Beset by an economic boom at the beginning of the 20th Century, Waterloo's less industrious population has in the present day found itself stumbling "through the malls and the office parks, bewildered, uneasy, cursing under their breath ... forever wishing that it had all turned out differently." Although Olsson renders a clear, critical vision of the political forces behind the changing city, providing readers a fair number of intellectual rewards, her story, like the party with which she obviously sympathizes, offers little solace for Waterloo residents — indeed, blue dotters everywhere — being displaced by money- and power-hungry politicians after more than local renown and free beer.

Will Sabert, a stroke-afflicted "old liberal warhorse" congressman, represents what Waterloo once was. He surfaces briefly in the present, bumbles around his kitchen, then dies. Through flashbacks, Sabert's brand of liberalism — "He was an idealist, but not a starry-eyed one" — hangs about the book like a good-hearted specter, and we recognize him as the paterfamilias of Waterloo Democrats. We are charmed when we learn that he was asleep with a hangover during a state Democratic convention walkout in 1952 and nearly missed his chance to make the speech that propelled him into congress, but we also understand why he is the last of his breed when juxtaposed with Olsson's Republican characters — sincere but unthinking candidates fed by career politicians, back-office strategists and schemers.

The story's hero, Nick Lasseter, a college dropout and "debunking" specialist writing for the Waterloo Weekly alternative newspaper, was working on a profile of Sabert when he died. Nick drinks too much, can't produce a worthwhile story for his straight-ahead editor McNally, and he pines after his last serious girlfriend. When McNally orders Nick to write a puff profile on first-term Republican state assemblywoman Beverly Flintic, it is clearly his last chance to salvage his job. In an act of political revenge, "Bones," Nick's boozing lobbyist uncle, feeds Nick some information about a bill Flintic is sponsoring.
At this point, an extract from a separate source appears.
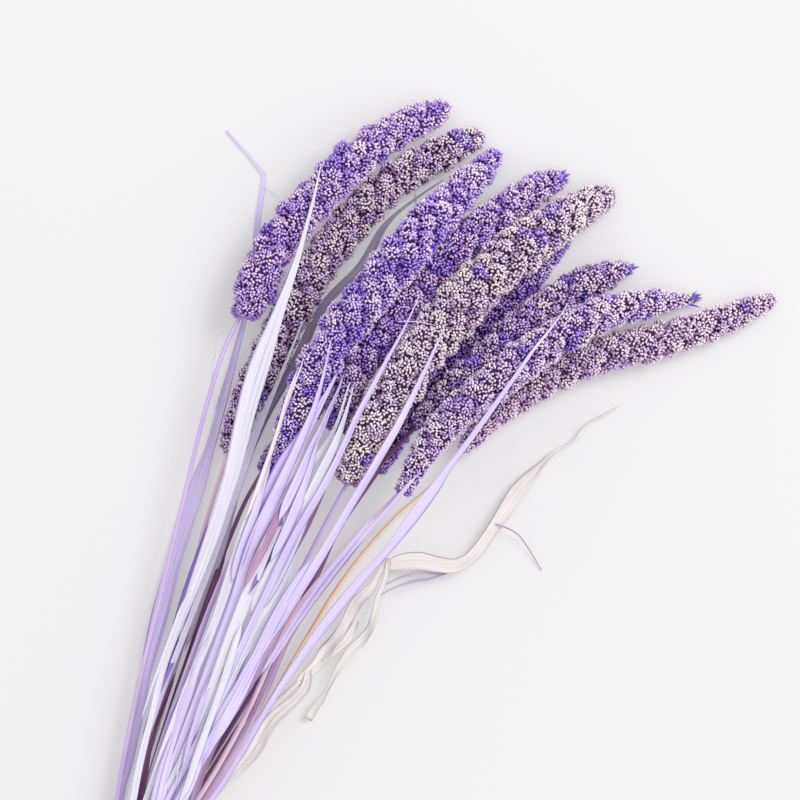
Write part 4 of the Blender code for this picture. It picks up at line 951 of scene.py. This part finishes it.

Nick manages to produce a story of worth, exposing the legislation as an attempt by a development corporation to introduce a deregulated wonderland into a small, impoverished sliver of Waterloo. "Ladies and gentlemen, the Liberal Avenger is back!" Nick says to himself. The article is a small success, but we learn from a young, Rove-like Republican puppet-master named Yates that Flintic has turned herself into a minor character through non-compliance with the "R" party line. Still, things look up for Nick. He finds a new love interest and manages to free himself from the grips of his ex and his editor. But still there is Waterloo, where gentrification and urban renewal are closing live-music institutions and pushing immigrants and young artists out of the neighborhoods they once shared.

The only disappointment in an otherwise well-crafted first novel is that for both literal and figurative residents of Waterloo, Olsson can offer little more than a clear definition and understanding of the difficulties that afflict it and the forces that create them. In Olsson's rendering of the symbolic death of the gentleman politician and the ascendancy of corporate-fueled, hard-line partisan politics we can clearly discern why Waterloo has lost its compass. In Nick Lasseter and his friends we recognize a generation of young liberal people searching for a place to fit in and finding none. Early in the story, during a candidate's speech at a Republican event, we learn that Nick had "At one time ... seen all this sort of talk as a facade and imagined himself capable of puncturing it ... But gradually he'd concluded that the people doing the posturing believed in their own postures. There was no simple underlying truth behind or beyond." In Waterloo, there is only the changing landscape.